First, it’s possibly because a woman’s shoe size doesn’t typically grow along with her dress size. Second, because shoes come in “twos” (double the pleasure). And third, because shoes can be the “exclamation point” to any outfit, she says.

I asked this question on my social media sites and I received dozens of responses from women. Everything from “They make me feel sexy” to “shoes equal art.”

“I have over 100 pairs of shoes and continue to keep buying them,” said Sue Nuzzo. “Heels for special occasions, flats for the casual style, and gym shoes, flip flops for everyday wear!”

“Shoes are the best way to make an outfit,” said Denise K. “The heels make your legs look amazing and the flats look great without pain. It’s great for a simple change to make you feel great about yourself.”

Donette H. said, “Heels make you look thinner if you have some extra pounds on you. The right shoe makes you feel sexy and they show off your beautiful legs.”

Tina R. added, “It doesn’t matter your size, or even your age. You can find fantastic, sexy, flattering shoes in every price bracket. Plus, shoes really are a sensible purchase. They protect your feet.”

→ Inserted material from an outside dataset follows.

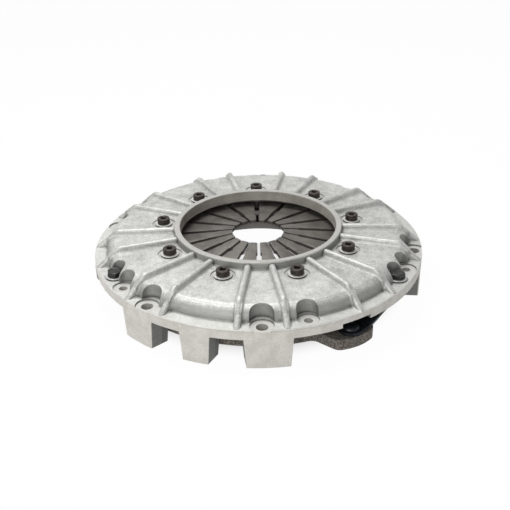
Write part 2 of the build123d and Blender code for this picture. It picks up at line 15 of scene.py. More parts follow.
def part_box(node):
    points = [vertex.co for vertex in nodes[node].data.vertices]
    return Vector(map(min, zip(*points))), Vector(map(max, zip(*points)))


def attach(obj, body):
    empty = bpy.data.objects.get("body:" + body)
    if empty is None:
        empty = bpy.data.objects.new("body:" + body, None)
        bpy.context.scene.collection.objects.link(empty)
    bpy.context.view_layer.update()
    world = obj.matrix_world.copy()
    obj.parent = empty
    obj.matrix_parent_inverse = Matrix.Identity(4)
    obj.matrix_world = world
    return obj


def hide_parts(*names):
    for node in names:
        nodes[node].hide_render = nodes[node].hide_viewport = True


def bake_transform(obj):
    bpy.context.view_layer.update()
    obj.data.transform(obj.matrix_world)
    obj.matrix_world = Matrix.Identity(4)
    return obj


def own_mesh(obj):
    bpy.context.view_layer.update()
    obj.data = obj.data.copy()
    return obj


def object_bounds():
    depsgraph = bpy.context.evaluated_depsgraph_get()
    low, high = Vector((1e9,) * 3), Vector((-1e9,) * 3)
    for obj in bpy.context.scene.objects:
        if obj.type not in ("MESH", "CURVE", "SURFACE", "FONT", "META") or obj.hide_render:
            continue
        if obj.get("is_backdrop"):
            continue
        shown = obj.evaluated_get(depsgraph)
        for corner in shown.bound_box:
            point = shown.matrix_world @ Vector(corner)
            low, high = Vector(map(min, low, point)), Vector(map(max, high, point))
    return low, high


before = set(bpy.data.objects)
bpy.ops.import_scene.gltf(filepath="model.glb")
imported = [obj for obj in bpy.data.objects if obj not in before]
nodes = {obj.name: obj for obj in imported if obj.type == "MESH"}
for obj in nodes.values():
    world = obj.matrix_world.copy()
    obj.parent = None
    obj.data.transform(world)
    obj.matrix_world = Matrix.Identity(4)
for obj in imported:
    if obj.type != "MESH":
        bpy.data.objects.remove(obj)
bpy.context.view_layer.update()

Andrea B. confided she owns 142 pairs of shoes, saying, “It’s a woman thing.”

Amy T. offered a dual-meaning rationale: “Because some of them actually put us on a pedestal, of sorts.”

So ladies, what is your attraction to them?

Good morning, Midge

I get a lot of calls, emails and social media messages for various requests, but this is one I simply couldn’t ignore.

“Hello Mr. Davich, my name is Angelica Niaves and I am a home health caregiver,” the Facebook message stated. “I take care of a woman named Marjorie (Midge) Gerometta. She is 91 years old.”

“I was wondering if you ever did outings. Midge has followed your columns for as long as she can remember and she would love to meet you. I would love nothing more than for her to be able to meet you. She lives at the Pines Village retirement facility (in Valpo). Hope to hear back from you.”

On Monday, I visited Midge while she ate lunch in the facility’s dining room and she told me something I want to share with you.

“At my age, I’m just happy to still be in this world,” she told me softly.

Words of wisdom for all of us, at any age, I say.